Point of view is one of those things that seems fairly straightforward – who’s telling the story? – but the more you look at it, the more complicated and interesting it all gets. There’s a very wide range of ways to handle it, and each one has its pros and cons.
POV has several factors. The first is person – who is telling the story. There are three options:
First person – one of the characters. ‘I did this.’
Second person – ‘You did this.’
Third person – a non-character narrator. ‘They did this.’
The second major factor is access – what the narrator can see and know, how many minds they can access. The three basic options are:
Omniscient – potentially knows everything and can report anyone’s thoughts and feelings.
Limited – limited to the knowledge and experience of one character.
Dramatic – like a camera showing action, dialogue and setting, without direct reporting of thoughts and experiences.
There are other things to consider: is your 3rd person narrator neutral, or do they take stances and have a distinct voice? Is your 1st person narrator the centre of the story, or a peripheral lens on someone else like Nick Carraway is to Gatsby? Is the POV ‘distant’ or ‘close’? There are things like frame narratives, and stream-of-consciousness, and other tools associated with POV.
The standard options
The most common choices are 1st person, limited 3rd person, and omniscient 3rd person.
A first person POV gives a very strong narrative voice, and lets you get very deep into this character. They’re the one telling the story, so the reader can get to know them intimately.
The narrator can’t access others (or can they?…), but they can often dip toward omniscience in the sense of accessing another to character to say ‘Jane was angry’, in the way people can tell these things about each other. They can sometimes tell stories about another person’s life as though they had omniscience, like Carraway does with Gatsby. Whether or not they’re right is another thing, and you can have an unreliable narrator with wild or deceitful speculations.
For the most part, though, if you choose first person you’re stuck inside one mind for a while. The advantages of deep access there correspond with the disadvantages of lack of access to anyone else. The narrator has to be interesting enough to spend the whole time with. If writing in the past tense it can be natural for them to reflect on past events or foreshadow future ones (before the time of writing); but flashbacks can be a crutch.
The narrator has to get information without it being a deus ex machina. Detective fiction is often first person so that the detective can find clues as we do, but readers feel cheated if the detective solves the case not because of being smart with the clues, but because some information materialises at the end.
Limited third person is similar to first person in that we’re getting the story through one person’s eyes, but it’s filtered through a separate narrator. This makes it easier to withhold information the character knows to generate tension or surprise (like in my story Earth’s Invasion), and also allows the narrator to give information the character knows but might not be inclined to say. It’s useful for showing where they’re lying or deluded, because the narration can contrast with the character.
LTP is something of a compromise between first person and omniscient third, giving other ways to manipulate the flow of information while restricting access to the main character.
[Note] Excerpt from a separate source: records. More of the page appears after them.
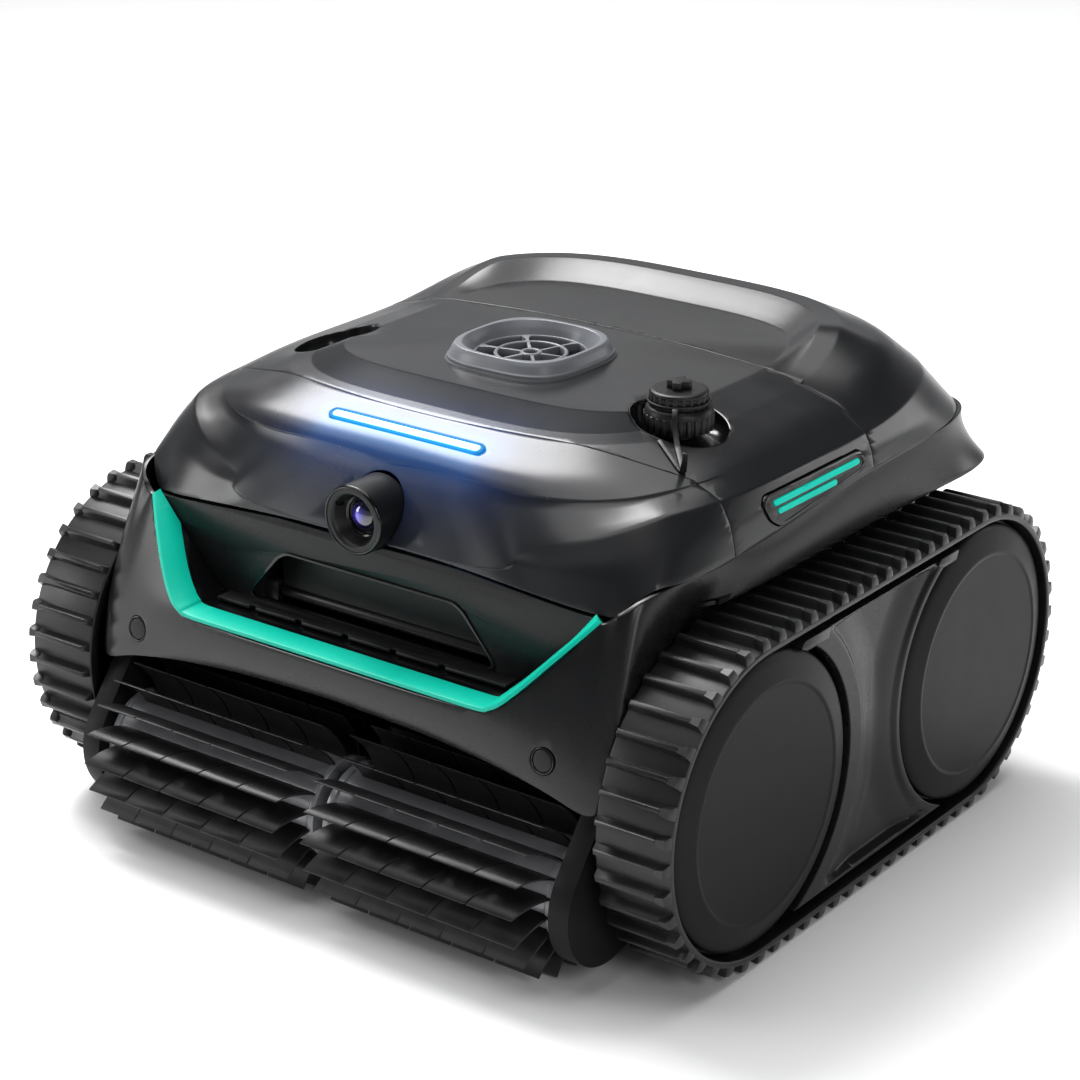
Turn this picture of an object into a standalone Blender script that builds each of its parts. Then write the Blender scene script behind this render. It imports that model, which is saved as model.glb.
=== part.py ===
"""Cordless tracked pool cleaner: shells, tracks, wheels, brushes, pump, lid and basket.

Frame: metres, +Z up. The front (brush side) faces -Y, X = 0 is the plane of symmetry and
Z = 0 is the ground under the tracks. The pieces are drawn about the point midway between
the wheel axles, and the last step moves them all by ORIGIN_Y, so that the origin is on the
ground under the middle of the whole cleaner. Lengths are given in millimetres and scaled by MM.
"""

import math

import bmesh
import bpy
from mathutils import Euler, Matrix, Vector

MM = 0.001
ORIGIN_Y = 8.5

# ---------------------------------------------------------------- driving dimensions
WHEELBASE_HALF = 107.0
AXLE_Z = 90.0
WHEEL_R = 79.8
DISC_R = 78.6
DISC_X = 215.4
BELT_IN_R = 81.0
BELT_OUT_R = 84.6
LUG_R = 90.0
LUGS = 66
TRACK_X0, TRACK_X1 = 170.2, 214.4

BRUSH_Y, BRUSH_Z, BRUSH_R = -172.0, 48.0, 48.0
BRUSH_X0, BRUSH_X1 = 3.0, 151.0
GEAR_TEETH, BRUSH_TEETH = 28, 15

TUB_X = 152.0
WALL = 3.0
FLOOR_Z = 22.0
ARCH_R = 51.5

HOOD_Y0 = 20.0
SEGMENTS = 44
LID_SEAM_Y = 50.0
SEAM_GAP = 0.15
LID_AXIS = (199.0, 211.0)
LID_HINGE_X = 60.0

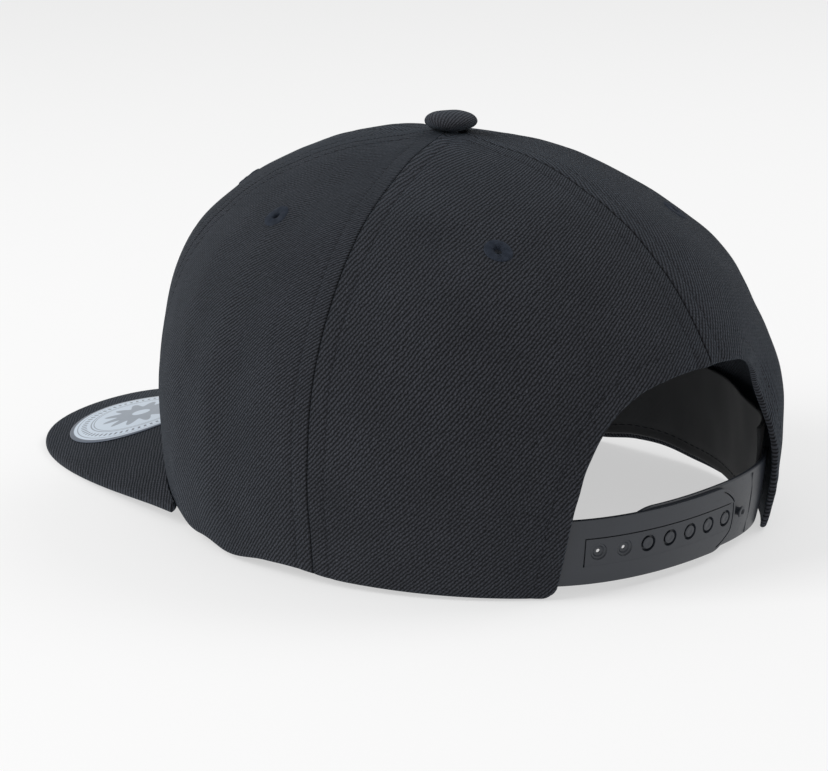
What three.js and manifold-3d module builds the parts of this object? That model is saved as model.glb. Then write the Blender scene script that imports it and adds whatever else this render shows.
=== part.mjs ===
// A six-panel snapback cap with a broad visor, lying on its rim and the corners of its visor.
// Millimetres, +Z up. The visor points to -Y, the arched gap with the snap strap to +Y,
// and +X is the wearer's left. Angles run round the rim from the front, in degrees.

import * as THREE from 'three';
import { mergeVertices } from 'three/addons/utils/BufferGeometryUtils.js';
import Module from 'manifold-3d';

const wasm = await Module();
wasm.setup();

// Crown
const rimLength = 203.2;
const rimWidth = 175.9;
const crownHeight = 117.9;
const crownTopForward = 6.7;
const clothThickness = 1.8;
const crownSwell = 0.05;
const frontPanelSpan = 43;
const sidePanelSpan = 58.7;
const seamGap = 0.3;

// How square the crown's profile is, at its front, sides and back
const profile = {
  across: { front: 2.14, side: 1.84, back: 2.05 },
  up: { front: 3.77, back: 3.15 },
};

// Arched gap at the back, with its two feet at their own distance from the back seam
const archHeight = 63;
const archFootLeft = 50;
const archFootRight = 41;
const archSquareness = 2.95;

// Visor
const visorLength = 72.6;
const visorSpan = 57.5;
const visorThickness = 2.9;
const visorHeel = 2.7;
const visorRootHeight = 10.3;
const visorFall = 14.3;
const visorArch = 17.6;
const visorOutline = { squareness: 4, taper: 1.1 };

// Sticker on the visor, at its place from the wearer's middle and behind the visor's front edge
const stickerRadius = 25;
const stickerThickness = 0.4;
const stickerSideways = 22;
const stickerBehindFront = 40;

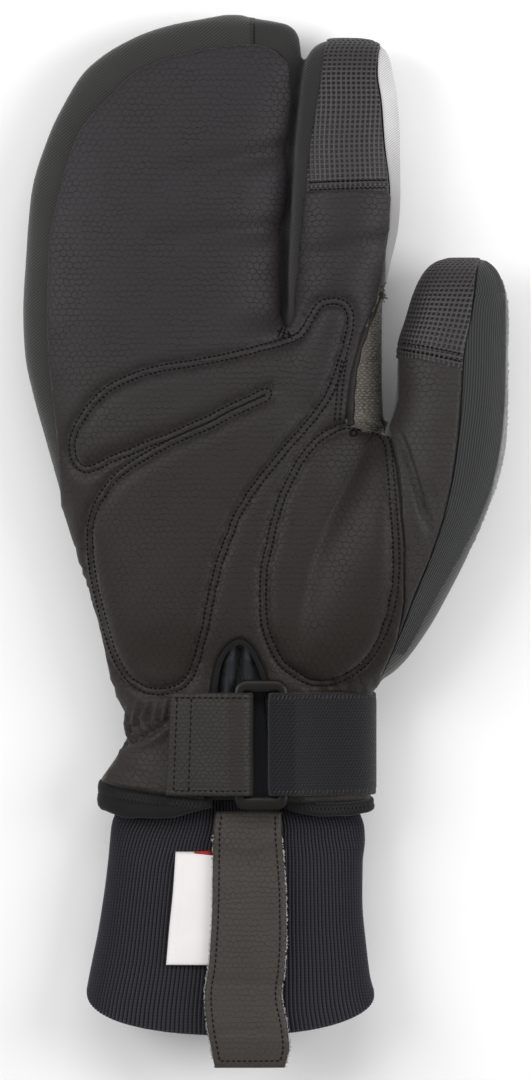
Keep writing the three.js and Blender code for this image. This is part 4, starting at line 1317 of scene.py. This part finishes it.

A risk is accidentally veering into omniscience. As Michael James says: ‘You’re going to screw up and write something about your secondary characters that your MC has no way of knowing.’
That leaves omniscient third person. You can go anywhere, read any mind, know anything. This has the obvious advantages of being able to do those things. However, you have to be careful not to reveal too much or too little, and it’s important to have a handle on the narrative voice. If the narrator has their own distinct voice, then it has to be written well to be engaging, like in first person. You have to avoid the temptation to use the narrator as your mouthpiece, relying too heavily on telling rather than showing. If the narrator doesn’t have a distinct voice, otherwise emotional scenes can risk being blunted by the neutral camera. Also, a camera flitting from one place to another constantly can be jarring.
Out of the box
Second person tends to be awkward. It’s a bad idea for a novel, and even in a short story it’s weird for the reader to be told they did this and that as though they’re someone else. It could be interesting in something meta-fictional or dealing with memory, identity weirdness, etc, but it’s rarely used for good reason. I can’t think of any examples of second person really working, though perhaps it could if:
The word ‘you’ isn’t overused.
It really makes sense for this thing to be written to ‘you’, perhaps in a letter or as a note to yourself.
In practice, it’s rare to stick with one POV approach through a whole novel. It’s normal for the level of access, the distance between narrators and characters, and other factors to shift, although this needs to be handled smoothly. Person should generally stay the same. But it isn’t necessarily impossible to change person with good effect, so long as there are consistent rules.
I’ve occasionally used first person with more access than normal, such as telepathic narrators. A first person narrator with unlimited and constant omniscience would present problems: it’s important to keep consistent limits so the narrator can’t insta-win and you don’t give them a deus ex machina. You can have unique interactions between characters, switch neatly between first and third person, and other neat things it’s hard to do otherwise.
Dramatic third person POV is something I’ve found helpful as an exercise in show>tell. It can be limiting, or it can be a way to present strong, atmospheric feelings without the melodrama that depicting mental states directly sometimes risks.
First person dramatic is impossible as first person inherently accesses the narrator’s mind, but aside from that there’s a great deal of scope to experiment with applying different techniques and combinations.